* SET TASK *
Repeat the material exactly, leaving nothing out.

* DATASET EXTRACT *
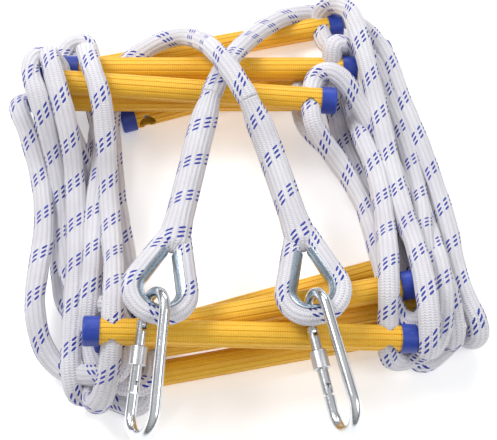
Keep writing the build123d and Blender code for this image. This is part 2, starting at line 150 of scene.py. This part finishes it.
# Turn about Z and drop towards +X of each rung, in degrees
RUNGS = {
    "rung_01": (16.5, 0), "rung_02": (1.7, 2.7), "rung_03": (10.8, 0), "rung_04": (-2.5, 3.4),
    "rung_05": (10.4, 0), "rung_06": (12.4, 0), "rung_07": (9.7, 0), "rung_08": (2.1, 3.1),
    "rung_09": (1.0, 6.2), "rung_10": (17.2, 0),
}


# ---------------------------------------------------------------- lines and tubes

def spline_line(route, step):
    """Evenly spaced points of the route's own NURBS spline."""
    curve = bpy.data.curves.new("route", "CURVE")
    curve.dimensions = "3D"
    curve.resolution_u = 16
    spline = curve.splines.new("NURBS")
    spline.points.add(len(route) - 1)
    for point, place in zip(spline.points, route):
        point.co = (*(SHIFT + np.array(place)), 1)
    spline.order_u = 3
    spline.use_endpoint_u = True
    holder = bpy.data.objects.new("route", curve)
    mesh = bpy.data.meshes.new_from_object(holder)
    points = np.array([v.co for v in mesh.vertices])
    bpy.data.objects.remove(holder)
    bpy.data.curves.remove(curve)
    bpy.data.meshes.remove(mesh)
    return spaced(points, step)


def spaced(points, step):
    reach = distances(points)
    marks = np.linspace(0, reach[-1], max(4, int(round(reach[-1] / step)) + 1))
    return np.stack([np.interp(marks, reach, points[:, i]) for i in range(3)], axis=1)


def unit(v):
    return v / max(float(np.linalg.norm(v)), 1e-9)


def frames(points, flat, firmness):
    """A side direction at each point, which turns slowly so that the rope's wide side lies flat."""
    tangents = np.gradient(points, axis=0)
    tangents /= np.linalg.norm(tangents, axis=1)[:, None]
    side = unit(np.cross(flat, tangents[0]))
    sides = []
    for t in tangents:
        side = unit(side - t * np.dot(side, t))
        wish = np.cross(flat, t)
        if np.dot(wish, side) < 0:
            wish = -wish
        side = unit(side + firmness * wish)
        side = unit(side - t * np.dot(side, t))
        sides.append(side)
    return tangents, np.array(sides)


def distances(points):
    return np.concatenate([[0], np.cumsum(np.linalg.norm(np.diff(points, axis=0), axis=1))])


def skin(name, vertices, along, around, ends=True):
    """A smooth mesh over rings of vertices, with the distance along and round it as its UVs."""
    faces, uvs = [], []
    for i in range(len(along) - 1):
        low, high = i * around, (i + 1) * around
        for k in range(around):
            n = (k + 1) % around
            faces.append((low + k, low + n, high + n, high + k))
            v0, v1 = k / around, (k + 1) / around
            uvs += [(along[i], v0), (along[i], v1), (along[i + 1], v1), (along[i + 1], v0)]
    if ends:
        last = len(along) - 1
        for ring, order in ((0, range(around - 1, -1, -1)), (last, range(around))):
            faces.append(tuple(ring * around + k for k in order))
            uvs += [(along[ring], k / around) for k in order]
    mesh = bpy.data.meshes.new(name)
    mesh.from_pydata([tuple(v) for v in vertices], [], faces)
    layer = mesh.uv_layers.new(name="rope")
    for loop, uv in zip(layer.data, uvs):
        loop.uv = uv
    mesh.polygons.foreach_set("use_smooth", [True] * len(mesh.polygons))
    mesh.update()
    piece = bpy.data.objects.new(name, mesh)
    bpy.context.scene.collection.objects.link(piece)
    return piece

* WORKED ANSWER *
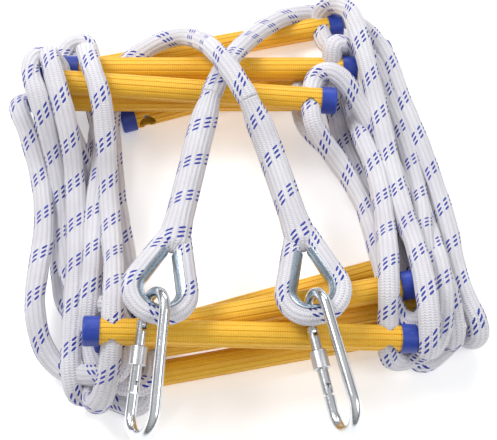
Keep writing the build123d and Blender code for this image. This is part 2, starting at line 150 of scene.py. This part finishes it.
# Turn about Z and drop towards +X of each rung, in degrees
RUNGS = {
    "rung_01": (16.5, 0), "rung_02": (1.7, 2.7), "rung_03": (10.8, 0), "rung_04": (-2.5, 3.4),
    "rung_05": (10.4, 0), "rung_06": (12.4, 0), "rung_07": (9.7, 0), "rung_08": (2.1, 3.1),
    "rung_09": (1.0, 6.2), "rung_10": (17.2, 0),
}


# ---------------------------------------------------------------- lines and tubes

def spline_line(route, step):
    """Evenly spaced points of the route's own NURBS spline."""
    curve = bpy.data.curves.new("route", "CURVE")
    curve.dimensions = "3D"
    curve.resolution_u = 16
    spline = curve.splines.new("NURBS")
    spline.points.add(len(route) - 1)
    for point, place in zip(spline.points, route):
        point.co = (*(SHIFT + np.array(place)), 1)
    spline.order_u = 3
    spline.use_endpoint_u = True
    holder = bpy.data.objects.new("route", curve)
    mesh = bpy.data.meshes.new_from_object(holder)
    points = np.array([v.co for v in mesh.vertices])
    bpy.data.objects.remove(holder)
    bpy.data.curves.remove(curve)
    bpy.data.meshes.remove(mesh)
    return spaced(points, step)


def spaced(points, step):
    reach = distances(points)
    marks = np.linspace(0, reach[-1], max(4, int(round(reach[-1] / step)) + 1))
    return np.stack([np.interp(marks, reach, points[:, i]) for i in range(3)], axis=1)


def unit(v):
    return v / max(float(np.linalg.norm(v)), 1e-9)


def frames(points, flat, firmness):
    """A side direction at each point, which turns slowly so that the rope's wide side lies flat."""
    tangents = np.gradient(points, axis=0)
    tangents /= np.linalg.norm(tangents, axis=1)[:, None]
    side = unit(np.cross(flat, tangents[0]))
    sides = []
    for t in tangents:
        side = unit(side - t * np.dot(side, t))
        wish = np.cross(flat, t)
        if np.dot(wish, side) < 0:
            wish = -wish
        side = unit(side + firmness * wish)
        side = unit(side - t * np.dot(side, t))
        sides.append(side)
    return tangents, np.array(sides)


def distances(points):
    return np.concatenate([[0], np.cumsum(np.linalg.norm(np.diff(points, axis=0), axis=1))])


def skin(name, vertices, along, around, ends=True):
    """A smooth mesh over rings of vertices, with the distance along and round it as its UVs."""
    faces, uvs = [], []
    for i in range(len(along) - 1):
        low, high = i * around, (i + 1) * around
        for k in range(around):
            n = (k + 1) % around
            faces.append((low + k, low + n, high + n, high + k))
            v0, v1 = k / around, (k + 1) / around
            uvs += [(along[i], v0), (along[i], v1), (along[i + 1], v1), (along[i + 1], v0)]
    if ends:
        last = len(along) - 1
        for ring, order in ((0, range(around - 1, -1, -1)), (last, range(around))):
            faces.append(tuple(ring * around + k for k in order))
            uvs += [(along[ring], k / around) for k in order]
    mesh = bpy.data.meshes.new(name)
    mesh.from_pydata([tuple(v) for v in vertices], [], faces)
    layer = mesh.uv_layers.new(name="rope")
    for loop, uv in zip(layer.data, uvs):
        loop.uv = uv
    mesh.polygons.foreach_set("use_smooth", [True] * len(mesh.polygons))
    mesh.update()
    piece = bpy.data.objects.new(name, mesh)
    bpy.context.scene.collection.objects.link(piece)
    return piece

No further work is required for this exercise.